Komunikasi politik menurut Michael Rush dan Philip Althoff (2001:255) adalah suatu proses dimana informasi politik yang relevan diteruskan dari satu bagian ke bagian yang lainnya, dan diantaranya sistem-sistem sosial dengan sistem-sistem politik. Dalam pemilihan perlu diatur dengan peraturan perundang-undangan pemilihan umum yang di dalamnya paling tidak harus mengatur tiga hal pokok, antara lain:
1. Penyuaraan (balloting)
2. ‎Daerah pemilihan (electorate district)
3. ‎Formula pemilihan

Czudnowski dalam Riswanda Imawan (1988:42-43) mengemukakan tujuh variabel yang menentukan seseorang terpilih atau tidak terpilih dalam suatu pemilihan:
1. Social Baground
2. ‎Political Socialization
3. ‎Intial Political Activity
4. ‎Apprenticeship
5. ‎Occupational variables
6. ‎Motivations

Seorang kandidat partai politik yang ingin mengaplikasikan pemasaran politik secara efektif memerlukan sebuah riset. Disini riset (misalnya dalam bentuk polling), menjadi bahan dasar melakukan positioning sekaligus juga berfungsi untuk mengevaluasi pemasaran politik yang twlah dilakukan. Riset juga bisa dipahami sebagai upaya pemetaan kekuatan politik partai.

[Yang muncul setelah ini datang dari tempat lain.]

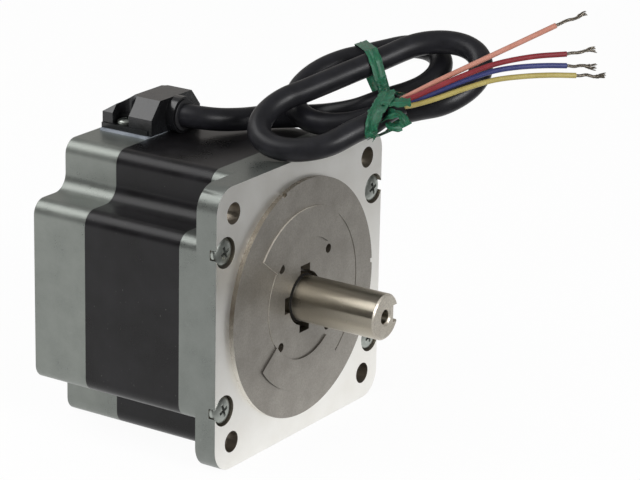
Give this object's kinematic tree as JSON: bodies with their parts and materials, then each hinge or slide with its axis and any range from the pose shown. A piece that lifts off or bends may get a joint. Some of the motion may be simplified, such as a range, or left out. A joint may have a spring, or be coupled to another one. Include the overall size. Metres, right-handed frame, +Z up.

Figur yang merujuk pada kandidat eksekutif atau legeslatif yang akan dipilih dalam pemilu harus mempertimbangkan dari segi kualitas. Kualitas calon yang diajukan harus memperhatikan kualitas instrumental (kompetensi manajerial dan kompetensi fungsional), dimensi simbolis (prinsip-prinsip dasar yang dianut, aura emosional, aura sosial, dan aura inspirasional), fenotip optis (pesona fisik, kesehatan dan kebugaran, dan gaya penampilan).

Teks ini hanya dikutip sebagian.